Renewed Optimism in the Market
With the current climate signaling a reduction in regulatory hurdles, traditional banks and fintech companies are expressing renewed optimism about the crypto market. Stripe’s CEO, Patrick Collison, remarked on their decade-long desire to build stablecoin products, noting that the time has finally come, following their acquisition of stablecoin platform Bridge earlier this year.
PayPal, a major fintech entity, has already launched its own stablecoin, PYUSD, and recently introduced plans offering users a 3.7% annual yield for holding PYUSD in their Venmo accounts. In a similar vein, Coinbase has waived fees for users trading this asset on their platform.

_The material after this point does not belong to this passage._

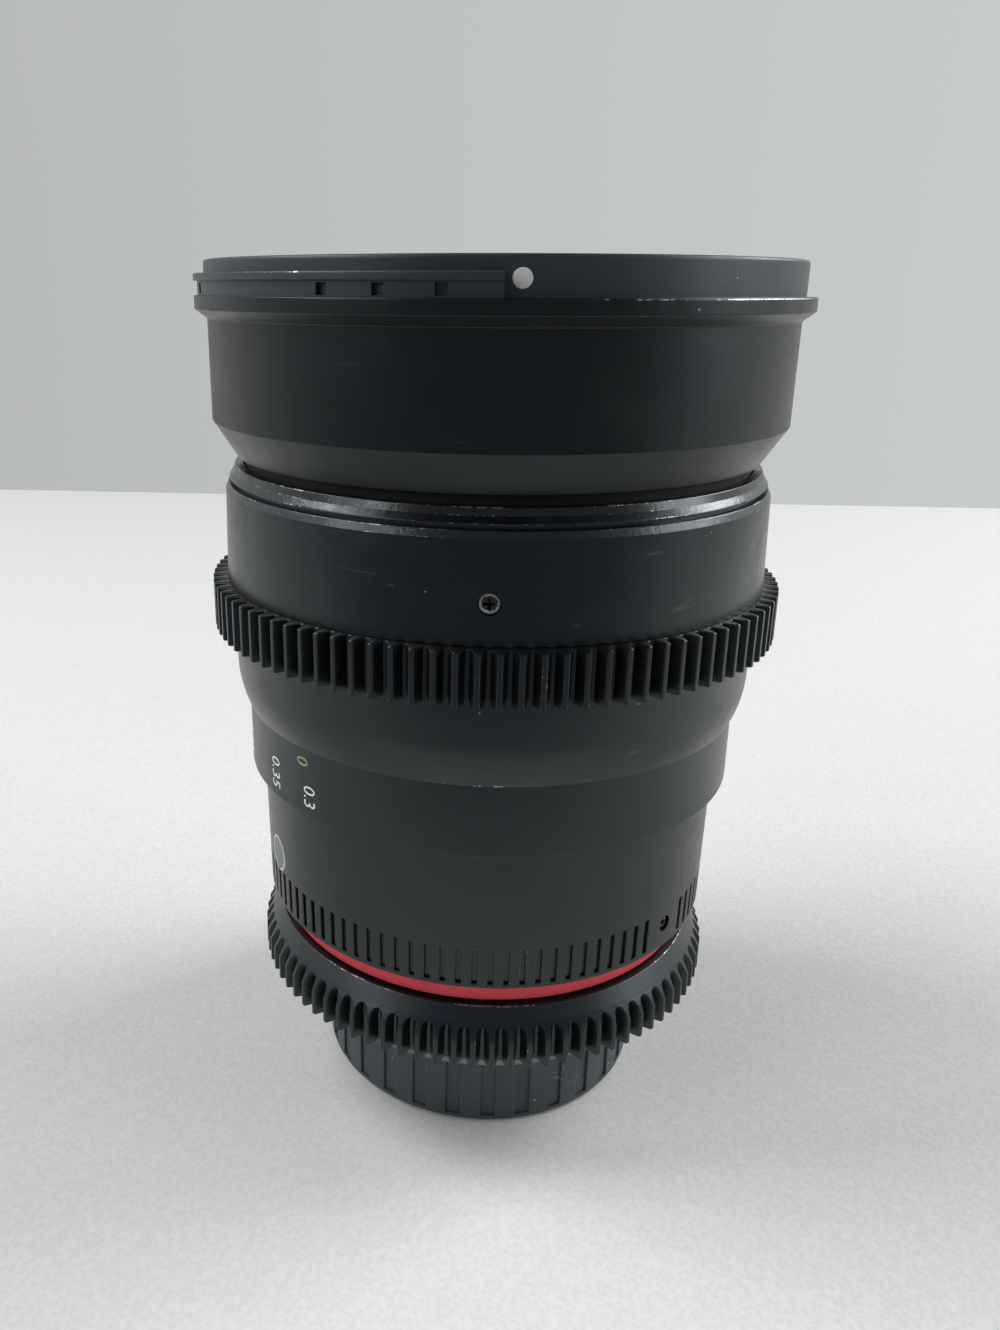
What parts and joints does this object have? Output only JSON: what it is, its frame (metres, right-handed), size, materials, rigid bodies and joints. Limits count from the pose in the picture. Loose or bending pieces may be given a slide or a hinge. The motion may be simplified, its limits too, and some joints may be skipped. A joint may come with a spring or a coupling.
{
  "type": "cinema prime lens",
  "caption": "Cinema prime lens with geared focus and iris rings, internal focusing, a working iris, a hood bayonet and a rear cap.",
  "frame": {"origin": "centre of the rear cap's underside, on the optical axis, where the lens stands", "axes": "+Z along the optical axis towards the front element, -Y towards the side with the focus ring's cross-head screw, +X to that side's right"},
  "size_m": [0.0828, 0.0828, 0.1225],
  "materials": {
    "black_metal": "satin black anodised",
    "black_plastic": "moulded, satin",
    "red_metal": "red anodised",
    "steel": "blackened, worn",
    "brass": "turned",
    "blade_steel": "matt black coated",
    "glass": "coated"
  },
  "bodies": {
    "main_barrel": {"front_barrel": "black_metal", "front_trim_ring": "black_metal", "front_cell": "black_metal", "front_element": "glass", "second_element": "glass", "main_tube": "black_metal", "guide_key": "steel", "rear_barrel": "black_metal", "rear_neck": "black_metal", "red_ring": "red_metal", "barrel_set_screw": "steel", "mount_ring": "steel", "mount_screws": "steel", "rear_baffle": "black_metal"},
    "focus_unit": {"focus_ring": "black_metal", "focus_trim_ring": "black_metal", "focus_screws": "steel", "focus_gear": "black_plastic", "scale_ring": "black_metal", "drive_key": "steel", "helicoid_ring": "brass"},
    "lens_carriage": {"optics_carriage": "black_metal", "front_lens_cell": "black_metal", "third_element": "glass", "fourth_element": "glass", "rear_lens_cell": "black_metal", "fifth_element": "glass", "rear_element": "glass", "iris_base_plate": "black_metal", "iris_cover_plate": "black_metal"},
    "iris_unit": {"iris_ring": "black_metal", "iris_gear": "black_plastic", "iris_link": "steel"},
    "iris_drive": {"iris_drive_ring": "brass"},
    "cap": {"rear_cap": "black_plastic"},
    "blade_1": {"iris_blade_1": "blade_steel"},
    "blade_2": {"iris_blade_2": "blade_steel"},
    "blade_3": {"iris_blade_3": "blade_steel"},
    "blade_4": {"iris_blade_4": "blade_steel"},
    "blade_5": {"iris_blade_5": "blade_steel"},
    "blade_6": {"iris_blade_6": "blade_steel"},
    "blade_7": {"iris_blade_7": "blade_steel"},
    "blade_8": {"iris_blade_8": "blade_steel"}
  },
  "joints": [
    {"name": "focus_turn", "type": "hinge", "parent": "main_barrel", "child": "focus_unit", "pos_m": [0, 0, 0.0768], "axis": [0, 0, 1], "range_deg": [-50, 112]},
    {"name": "carriage_slide", "type": "slide", "parent": "main_barrel", "child": "lens_carriage", "axis": [0, 0, 1], "range_m": [-0.00415, 0.00186]},
    {"name": "iris_turn", "type": "hinge", "parent": "main_barrel", "child": "iris_unit", "pos_m": [0, 0, 0.0214], "axis": [0, 0, 1], "range_deg": [0, 66]},
    {"name": "iris_drive_turn", "type": "hinge", "parent": "lens_carriage", "child": "iris_drive", "pos_m": [0, 0, 0.05335], "axis": [0, 0, 1], "range_deg": [0, 66.8]},
    {"name": "cap_twist", "type": "hinge", "parent": "main_barrel", "child": "cap", "pos_m": [0, 0, 0.007], "axis": [0, 0, 1], "range_deg": [0, 60]},
    {"name": "blade_1_swing", "type": "hinge", "parent": "lens_carriage", "child": "blade_1", "pos_m": [0.0218, 0, 0.04995], "axis": [0, 0, 1], "range_deg": [0, 33.4]},
    {"name": "blade_2_swing", "type": "hinge", "parent": "lens_carriage", "child": "blade_2", "pos_m": [0.01541, 0.01541, 0.04995], "axis": [0, 0, 1], "range_deg": [0, 33.4]},
    {"name": "blade_3_swing", "type": "hinge", "parent": "lens_carriage", "child": "blade_3", "pos_m": [0, 0.0218, 0.04995], "axis": [0, 0, 1], "range_deg": [0, 33.4]},
    {"name": "blade_4_swing", "type": "hinge", "parent": "lens_carriage", "child": "blade_4", "pos_m": [-0.01541, 0.01541, 0.04995], "axis": [0, 0, 1], "range_deg": [0, 33.4]},
    {"name": "blade_5_swing", "type": "hinge", "parent": "lens_carriage", "child": "blade_5", "pos_m": [-0.0218, 0, 0.04995], "axis": [0, 0, 1], "range_deg": [0, 33.4]},
    {"name": "blade_6_swing", "type": "hinge", "parent": "lens_carriage", "child": "blade_6", "pos_m": [-0.01541, -0.01541, 0.04995], "axis": [0, 0, 1], "range_deg": [0, 33.4]},
    {"name": "blade_7_swing", "type": "hinge", "parent": "lens_carriage", "child": "blade_7", "pos_m": [0, -0.0218, 0.04995], "axis": [0, 0, 1], "range_deg": [0, 33.4]},
    {"name": "blade_8_swing", "type": "hinge", "parent": "lens_carriage", "child": "blade_8", "pos_m": [0.01541, -0.01541, 0.04995], "axis": [0, 0, 1], "range_deg": [0, 33.4]}
  ],
  "couplings": [
    {"joint": "carriage_slide", "follows": "focus_turn", "m_per_rad": -0.0021221},
    {"joint": "iris_drive_turn", "follows": "iris_turn", "ratio": 1},
    {"joint": "blade_1_swing", "follows": "iris_turn", "ratio": 0.5},
    {"joint": "blade_2_swing", "follows": "iris_turn", "ratio": 0.5},
    {"joint": "blade_3_swing", "follows": "iris_turn", "ratio": 0.5},
    {"joint": "blade_4_swing", "follows": "iris_turn", "ratio": 0.5},
    {"joint": "blade_5_swing", "follows": "iris_turn", "ratio": 0.5},
    {"joint": "blade_6_swing", "follows": "iris_turn", "ratio": 0.5},
    {"joint": "blade_7_swing", "follows": "iris_turn", "ratio": 0.5},
    {"joint": "blade_8_swing", "follows": "iris_turn", "ratio": 0.5}
  ]
}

Circle’s push to create a robust cross-border payments network, backed by advisors from major banks like Deutsche Bank, Santander, and Standard Chartered, further epitomizes the merger of traditional banking frameworks with innovative crypto solutions.
As more firms explore and develop products that merge banking with cryptocurrency, this new era presents opportunities and challenges ahead as stakeholders navigate the evolving regulatory landscape and market dynamics.
With developments in both technology and legislation materializing at a rapid pace, the collision of banks, fintech, and cryptocurrency marks the dawn of a new chapter in financial services, one that will position the U.S. at the forefront of this transformative global shift.